CAD and scene scripts:
◇ ◇ ◇ ◇

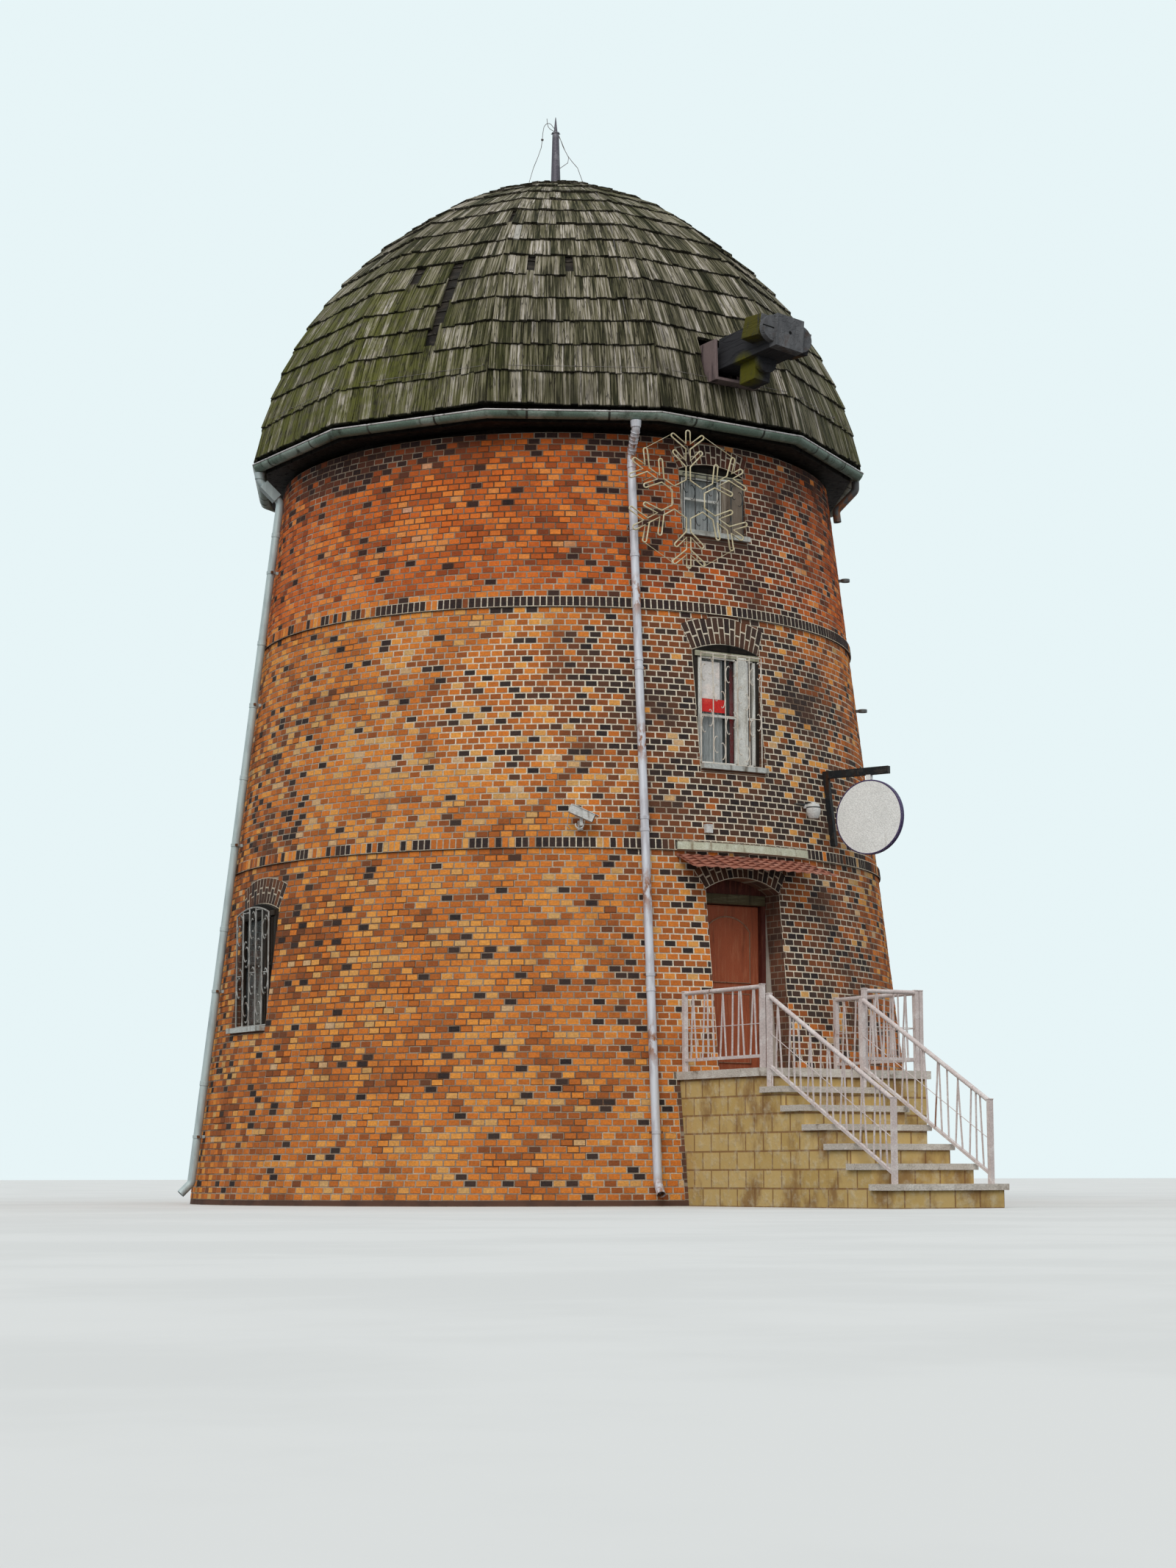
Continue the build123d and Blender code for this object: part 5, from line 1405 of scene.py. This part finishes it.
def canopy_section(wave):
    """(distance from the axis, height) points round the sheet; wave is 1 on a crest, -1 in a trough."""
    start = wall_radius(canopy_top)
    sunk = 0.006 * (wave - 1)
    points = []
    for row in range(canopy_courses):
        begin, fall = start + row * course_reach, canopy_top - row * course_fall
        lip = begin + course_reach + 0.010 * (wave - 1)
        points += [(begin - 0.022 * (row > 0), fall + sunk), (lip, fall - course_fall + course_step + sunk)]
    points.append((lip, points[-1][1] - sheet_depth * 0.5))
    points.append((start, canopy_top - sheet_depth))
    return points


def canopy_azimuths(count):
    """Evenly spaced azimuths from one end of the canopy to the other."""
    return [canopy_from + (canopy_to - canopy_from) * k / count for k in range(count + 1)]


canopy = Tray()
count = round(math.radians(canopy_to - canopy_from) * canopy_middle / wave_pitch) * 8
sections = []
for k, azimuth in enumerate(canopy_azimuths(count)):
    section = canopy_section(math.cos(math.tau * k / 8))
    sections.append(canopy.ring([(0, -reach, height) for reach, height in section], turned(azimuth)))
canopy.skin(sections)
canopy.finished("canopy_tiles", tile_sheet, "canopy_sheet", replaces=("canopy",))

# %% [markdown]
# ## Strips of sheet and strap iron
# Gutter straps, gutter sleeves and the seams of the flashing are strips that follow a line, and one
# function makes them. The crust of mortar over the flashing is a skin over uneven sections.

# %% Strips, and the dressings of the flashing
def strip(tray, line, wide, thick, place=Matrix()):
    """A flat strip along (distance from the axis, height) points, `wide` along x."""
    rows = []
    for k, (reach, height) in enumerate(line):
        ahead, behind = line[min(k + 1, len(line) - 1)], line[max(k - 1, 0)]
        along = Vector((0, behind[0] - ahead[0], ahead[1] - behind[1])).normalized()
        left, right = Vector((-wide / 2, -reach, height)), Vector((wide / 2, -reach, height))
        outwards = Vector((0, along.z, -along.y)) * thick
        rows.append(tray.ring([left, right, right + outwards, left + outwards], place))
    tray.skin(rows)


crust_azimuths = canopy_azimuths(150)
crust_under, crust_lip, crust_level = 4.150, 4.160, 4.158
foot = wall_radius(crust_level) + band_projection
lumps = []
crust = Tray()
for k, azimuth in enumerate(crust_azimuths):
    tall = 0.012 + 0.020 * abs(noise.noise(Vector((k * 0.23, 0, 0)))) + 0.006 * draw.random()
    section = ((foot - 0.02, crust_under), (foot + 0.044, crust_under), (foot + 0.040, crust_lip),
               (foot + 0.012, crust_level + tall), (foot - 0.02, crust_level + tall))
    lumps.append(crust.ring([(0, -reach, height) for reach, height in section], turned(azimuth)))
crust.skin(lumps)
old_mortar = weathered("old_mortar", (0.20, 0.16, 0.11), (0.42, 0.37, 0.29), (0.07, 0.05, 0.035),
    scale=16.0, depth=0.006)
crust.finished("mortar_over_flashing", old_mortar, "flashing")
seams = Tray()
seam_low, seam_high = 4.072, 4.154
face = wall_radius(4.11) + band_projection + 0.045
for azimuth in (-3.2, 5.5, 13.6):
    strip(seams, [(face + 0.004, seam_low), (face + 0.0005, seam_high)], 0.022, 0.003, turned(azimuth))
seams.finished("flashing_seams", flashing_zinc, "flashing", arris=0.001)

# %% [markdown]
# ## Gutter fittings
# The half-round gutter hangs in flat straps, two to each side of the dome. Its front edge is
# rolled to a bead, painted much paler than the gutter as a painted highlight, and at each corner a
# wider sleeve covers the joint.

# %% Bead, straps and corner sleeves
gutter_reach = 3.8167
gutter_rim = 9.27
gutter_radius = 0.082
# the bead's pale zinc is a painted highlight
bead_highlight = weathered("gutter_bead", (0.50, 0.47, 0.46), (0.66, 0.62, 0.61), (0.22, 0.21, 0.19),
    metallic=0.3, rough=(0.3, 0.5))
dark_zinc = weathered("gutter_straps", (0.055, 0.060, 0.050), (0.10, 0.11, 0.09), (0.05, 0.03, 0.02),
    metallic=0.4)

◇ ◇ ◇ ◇

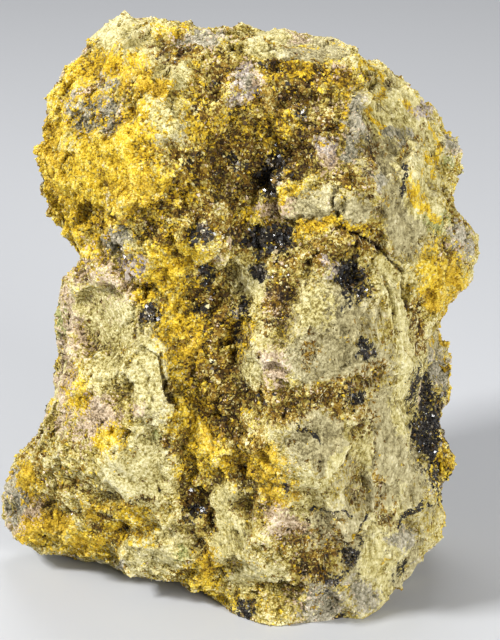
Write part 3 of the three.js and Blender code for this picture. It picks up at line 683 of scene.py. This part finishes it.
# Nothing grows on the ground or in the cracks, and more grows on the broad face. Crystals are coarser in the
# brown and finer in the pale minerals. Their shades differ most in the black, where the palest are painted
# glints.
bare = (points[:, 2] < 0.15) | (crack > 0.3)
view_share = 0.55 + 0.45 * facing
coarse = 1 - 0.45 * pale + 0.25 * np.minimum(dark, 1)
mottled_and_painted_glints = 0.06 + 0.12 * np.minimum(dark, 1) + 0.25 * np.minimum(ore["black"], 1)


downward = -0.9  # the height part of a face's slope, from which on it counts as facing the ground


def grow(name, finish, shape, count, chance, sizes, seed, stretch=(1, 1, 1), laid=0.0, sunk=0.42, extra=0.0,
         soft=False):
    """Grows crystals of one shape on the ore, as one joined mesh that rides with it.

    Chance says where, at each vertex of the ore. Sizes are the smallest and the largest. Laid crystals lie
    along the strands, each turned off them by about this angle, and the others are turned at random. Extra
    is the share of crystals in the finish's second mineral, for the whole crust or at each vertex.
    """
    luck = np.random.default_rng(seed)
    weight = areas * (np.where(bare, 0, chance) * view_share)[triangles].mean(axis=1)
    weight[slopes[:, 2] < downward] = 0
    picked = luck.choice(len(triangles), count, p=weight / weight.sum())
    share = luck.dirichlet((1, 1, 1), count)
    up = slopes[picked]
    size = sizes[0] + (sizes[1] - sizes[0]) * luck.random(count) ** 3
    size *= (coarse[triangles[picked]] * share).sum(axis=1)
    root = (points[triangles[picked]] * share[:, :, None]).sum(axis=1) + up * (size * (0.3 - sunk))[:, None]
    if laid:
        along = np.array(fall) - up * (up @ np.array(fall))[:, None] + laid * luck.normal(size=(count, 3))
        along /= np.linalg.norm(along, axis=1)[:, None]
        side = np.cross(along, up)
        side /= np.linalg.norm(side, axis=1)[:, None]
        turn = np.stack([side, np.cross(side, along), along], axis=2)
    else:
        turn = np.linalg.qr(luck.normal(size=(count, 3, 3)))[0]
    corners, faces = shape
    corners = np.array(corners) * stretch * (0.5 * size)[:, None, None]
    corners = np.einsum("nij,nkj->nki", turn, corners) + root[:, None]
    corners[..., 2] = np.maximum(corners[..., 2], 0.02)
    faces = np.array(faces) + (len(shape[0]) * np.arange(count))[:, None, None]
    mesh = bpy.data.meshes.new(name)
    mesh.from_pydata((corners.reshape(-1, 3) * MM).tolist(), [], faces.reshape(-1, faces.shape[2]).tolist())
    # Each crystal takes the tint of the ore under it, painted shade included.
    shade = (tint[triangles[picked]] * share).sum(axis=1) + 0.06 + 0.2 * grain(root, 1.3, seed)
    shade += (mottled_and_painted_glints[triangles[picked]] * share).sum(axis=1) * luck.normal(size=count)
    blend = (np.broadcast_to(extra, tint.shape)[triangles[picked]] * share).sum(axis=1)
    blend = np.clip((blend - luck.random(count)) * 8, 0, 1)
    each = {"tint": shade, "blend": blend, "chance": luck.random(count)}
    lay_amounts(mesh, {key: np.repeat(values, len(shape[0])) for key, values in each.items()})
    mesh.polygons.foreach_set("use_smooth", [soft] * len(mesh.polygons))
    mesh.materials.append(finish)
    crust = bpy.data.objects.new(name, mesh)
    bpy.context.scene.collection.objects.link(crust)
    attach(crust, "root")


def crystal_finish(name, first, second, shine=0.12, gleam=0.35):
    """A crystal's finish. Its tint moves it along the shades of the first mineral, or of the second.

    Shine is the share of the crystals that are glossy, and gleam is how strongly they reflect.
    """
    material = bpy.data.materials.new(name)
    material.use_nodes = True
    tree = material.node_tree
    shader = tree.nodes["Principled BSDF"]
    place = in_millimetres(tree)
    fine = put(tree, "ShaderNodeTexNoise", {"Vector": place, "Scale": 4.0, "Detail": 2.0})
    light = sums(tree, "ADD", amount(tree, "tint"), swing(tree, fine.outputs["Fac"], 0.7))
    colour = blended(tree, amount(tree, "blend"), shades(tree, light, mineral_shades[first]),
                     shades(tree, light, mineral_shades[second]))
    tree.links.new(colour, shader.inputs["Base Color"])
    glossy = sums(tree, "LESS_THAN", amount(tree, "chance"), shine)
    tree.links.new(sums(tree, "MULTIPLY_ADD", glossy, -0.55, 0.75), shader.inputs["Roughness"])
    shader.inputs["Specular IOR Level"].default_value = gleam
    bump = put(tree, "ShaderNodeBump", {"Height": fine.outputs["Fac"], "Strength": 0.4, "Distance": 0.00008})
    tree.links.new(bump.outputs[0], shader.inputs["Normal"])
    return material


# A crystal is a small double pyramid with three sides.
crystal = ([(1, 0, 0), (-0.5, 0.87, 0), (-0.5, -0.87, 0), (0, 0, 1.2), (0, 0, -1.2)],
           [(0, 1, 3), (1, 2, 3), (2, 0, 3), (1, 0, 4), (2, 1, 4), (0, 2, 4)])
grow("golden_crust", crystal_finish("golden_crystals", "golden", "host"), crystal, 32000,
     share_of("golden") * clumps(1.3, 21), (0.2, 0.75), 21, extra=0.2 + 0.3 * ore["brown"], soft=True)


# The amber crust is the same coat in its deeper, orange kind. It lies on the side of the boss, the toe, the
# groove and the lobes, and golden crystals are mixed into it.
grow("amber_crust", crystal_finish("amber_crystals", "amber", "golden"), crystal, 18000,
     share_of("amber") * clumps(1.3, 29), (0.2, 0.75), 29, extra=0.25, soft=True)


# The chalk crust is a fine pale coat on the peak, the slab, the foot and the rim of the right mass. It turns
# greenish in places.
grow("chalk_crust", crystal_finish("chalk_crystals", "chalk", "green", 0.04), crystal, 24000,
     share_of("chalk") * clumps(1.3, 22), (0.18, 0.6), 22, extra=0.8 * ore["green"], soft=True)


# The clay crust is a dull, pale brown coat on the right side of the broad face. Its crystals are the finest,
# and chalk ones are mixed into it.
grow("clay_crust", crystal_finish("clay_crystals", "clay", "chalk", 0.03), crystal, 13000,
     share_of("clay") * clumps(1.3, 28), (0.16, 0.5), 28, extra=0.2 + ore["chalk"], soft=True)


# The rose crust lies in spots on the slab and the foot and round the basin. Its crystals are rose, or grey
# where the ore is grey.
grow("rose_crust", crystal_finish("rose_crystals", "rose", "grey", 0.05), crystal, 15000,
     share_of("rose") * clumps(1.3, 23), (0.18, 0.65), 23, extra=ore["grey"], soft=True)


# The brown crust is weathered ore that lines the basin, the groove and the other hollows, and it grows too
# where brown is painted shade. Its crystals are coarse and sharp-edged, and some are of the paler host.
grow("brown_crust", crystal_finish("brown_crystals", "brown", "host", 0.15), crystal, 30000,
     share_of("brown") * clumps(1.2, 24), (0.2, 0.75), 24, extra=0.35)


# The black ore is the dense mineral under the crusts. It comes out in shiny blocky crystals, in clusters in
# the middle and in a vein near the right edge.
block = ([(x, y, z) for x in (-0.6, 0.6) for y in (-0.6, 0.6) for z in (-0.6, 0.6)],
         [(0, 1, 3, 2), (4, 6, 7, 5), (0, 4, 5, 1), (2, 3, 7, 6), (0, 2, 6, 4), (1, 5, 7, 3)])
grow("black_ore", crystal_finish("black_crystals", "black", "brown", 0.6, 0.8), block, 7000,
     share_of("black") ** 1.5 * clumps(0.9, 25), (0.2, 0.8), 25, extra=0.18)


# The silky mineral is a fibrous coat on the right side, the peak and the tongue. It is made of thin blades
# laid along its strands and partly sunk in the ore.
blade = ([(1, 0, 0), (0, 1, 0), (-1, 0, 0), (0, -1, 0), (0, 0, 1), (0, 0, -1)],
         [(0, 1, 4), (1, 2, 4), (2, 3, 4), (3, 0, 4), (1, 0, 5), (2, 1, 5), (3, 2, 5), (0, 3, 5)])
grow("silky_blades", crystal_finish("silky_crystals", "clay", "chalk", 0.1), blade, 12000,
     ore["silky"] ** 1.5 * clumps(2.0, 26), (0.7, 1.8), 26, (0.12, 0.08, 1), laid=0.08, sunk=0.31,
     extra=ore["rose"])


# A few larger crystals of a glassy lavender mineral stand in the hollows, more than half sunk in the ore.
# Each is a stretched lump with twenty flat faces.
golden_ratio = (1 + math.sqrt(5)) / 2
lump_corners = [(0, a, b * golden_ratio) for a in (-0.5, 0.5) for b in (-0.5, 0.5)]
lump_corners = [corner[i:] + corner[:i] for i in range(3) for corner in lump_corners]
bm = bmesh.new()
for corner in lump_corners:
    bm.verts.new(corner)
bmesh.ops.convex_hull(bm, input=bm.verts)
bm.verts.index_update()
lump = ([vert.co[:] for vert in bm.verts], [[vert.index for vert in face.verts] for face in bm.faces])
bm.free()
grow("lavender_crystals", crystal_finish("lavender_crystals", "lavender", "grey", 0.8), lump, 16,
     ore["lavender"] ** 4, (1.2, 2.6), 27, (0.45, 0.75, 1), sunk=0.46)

◇ ◇ ◇ ◇

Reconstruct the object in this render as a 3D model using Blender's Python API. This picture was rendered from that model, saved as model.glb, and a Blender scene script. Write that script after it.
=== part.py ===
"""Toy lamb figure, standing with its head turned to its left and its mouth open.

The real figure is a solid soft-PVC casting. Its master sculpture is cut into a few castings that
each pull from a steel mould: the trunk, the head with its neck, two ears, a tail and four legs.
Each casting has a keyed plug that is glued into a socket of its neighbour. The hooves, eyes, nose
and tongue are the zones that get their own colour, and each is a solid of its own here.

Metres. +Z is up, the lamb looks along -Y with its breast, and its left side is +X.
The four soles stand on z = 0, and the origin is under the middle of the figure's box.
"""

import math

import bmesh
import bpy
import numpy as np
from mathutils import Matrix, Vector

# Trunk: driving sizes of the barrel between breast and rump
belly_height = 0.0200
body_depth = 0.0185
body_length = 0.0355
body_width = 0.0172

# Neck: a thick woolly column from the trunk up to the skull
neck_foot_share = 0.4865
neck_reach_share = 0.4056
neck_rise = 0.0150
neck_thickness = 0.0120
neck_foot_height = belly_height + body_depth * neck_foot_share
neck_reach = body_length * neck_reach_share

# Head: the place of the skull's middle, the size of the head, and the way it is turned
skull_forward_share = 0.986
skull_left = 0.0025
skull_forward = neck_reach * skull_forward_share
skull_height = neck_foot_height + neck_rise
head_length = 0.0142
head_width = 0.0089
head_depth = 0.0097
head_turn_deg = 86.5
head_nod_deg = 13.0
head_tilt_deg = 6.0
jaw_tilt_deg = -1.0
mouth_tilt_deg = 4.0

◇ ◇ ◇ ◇

* _Directions for this task_
Where a line holds "Blender", copy it out.

* _Right answer_
Continue the build123d and Blender code for this object: part 5, from line 1405 of scene.py. This part finishes it.
Write part 3 of the three.js and Blender code for this picture. It picks up at line 683 of scene.py. This part finishes it.
Reconstruct the object in this render as a 3D model using Blender's Python API. This picture was rendered from that model, saved as model.glb, and a Blender scene script. Write that script after it.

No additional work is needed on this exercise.